Its customer base expanded to 65 million users globally, and product expansion continued apace as Revolut pushed further toward its ambition of becoming a one-stop financial services platform for individuals and businesses alike. Even symbolically, Deutsche Bank’s move into a Revolut-branded Canary Wharf building captured the sense of a generational shift underway.
By almost any conventional metric, Revolut would be a deserving Business of the Year.
Yet my choice ultimately landed elsewhere.
The Octopus & Kraken Year
In January 2025, Octopus Energy overtook British Gas to become the largest household energy supplier in Great Britain.
To put the headline in perspective, this represents the most significant reshaping of the UK retail energy market in decades. A challenger founded in 2015 displacing an incumbent with scale, political leverage, and regulatory familiarity on its side.
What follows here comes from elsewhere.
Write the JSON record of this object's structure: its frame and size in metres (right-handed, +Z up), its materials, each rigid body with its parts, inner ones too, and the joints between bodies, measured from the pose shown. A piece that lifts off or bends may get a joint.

At that moment, Octopus ceased to be “disruptive” and became structurally important, embedding itself as a core infrastructure in the modern Britain fabric.
In an industry where growth typically slows once scale is achieved, Octopus demonstrated clear operational maturity. I have used Octopus as my energy provider for the past four years, and the quality of customer service has given me no reason to consider switching — an experience that aligns with its consistently strong customer satisfaction record. While supplier-level switching data is not fully disclosed, it is difficult to explain Octopus overtaking British Gas without sustained net inflows of customers, particularly given that overall population growth alone cannot account for the scale of its market-share gains.
Midway through the year, the company’s innovation agenda shifted visibly from pricing and customer service toward infrastructure. Vehicle-to-grid offerings, smart tariffs and distributed energy integration pushed Octopus into territory that most utilities discuss in theory but struggle to implement in practice. Energy was no longer being treated merely as a commodity, but as a software-orchestrated system connecting households, transport and the grid itself.
Then came the inflection point.
By July 2025, reports emerged that Octopus was preparing to demerge Kraken Technologies, its proprietary software platform, at a valuation running into the high single-digit billions. This reframed the entire enterprise. Octopus was not simply a utility with good internal technology; it was a platform company whose core asset happened to be software, operating at global scale.
Over the summer and into autumn, Kraken’s footprint became impossible to ignore. Tens of millions of customer accounts across Europe, North America and Asia were now running on its systems. These were core utility operations — billing, customer management, grid optimisation – being onboarded on the Kraken platform. Areas where switching costs are high and trust is hard-won – Kraken won it easily.
In September, Kraken was formally spun out as a standalone company, with its own leadership, governance and commercial trajectory. This was the culmination of a long-held strategy, executed cleanly, without destabilising the parent business — a rare feat in itself. This demerger is phenomenal and set the start of a new journey for Octopus, which will now focus squarely on utility services and Kraken, which will now focus on software business and scaling the same.
The year closed with decisive external validation. In December 2025, Octopus sold a minority stake in Kraken at a valuation of roughly $8.5–9 billion, backed by major institutional investors. This was genuine price discovery, not aspirational storytelling. Capital markets independently confirmed that Kraken was not merely valuable within Octopus, but competitive on a global software stage. What makes this particularly striking is that Kraken was developed internally to serve Octopus itself: a technology built inside a company barely a decade old, creating close to $9 billion of value within what many still regard as a commoditised industry with limited scope for shareholder returns. For that, Greg Jackson and Amir Orad have my utmost respect.
Why This Edged Out Revolut
Revolut’s growth is extraordinary. But Octopus and Kraken achieved something rarer.
They won a fiercely regulated domestic market, built world-class infrastructure software within that market, and then successfully separated and monetised that software globally — all while continuing to grow the core business. That combination of operational excellence, strategic clarity and disciplined capital thinking is unusual in any year and rarer in its industry. In 2025, it stood apart.
Consequently, Greg Jackson, CEO of Octopus Energy, and Amir Orad, CEO of Kraken Technologies, are my People of the Year, in recognition of the masterful leadership that has guided Octopus and Kraken to this point.
Footnote:
- I began this piece by noting my surprise at not seeing Octopus recognised in any major 2025 awards. I am pleased to relegate that observation to a footnote, given that Octopus was ultimately named Britain’s Most Admired Company 2025, becoming the youngest business ever to receive the honour — a recognition that is more than well deserved.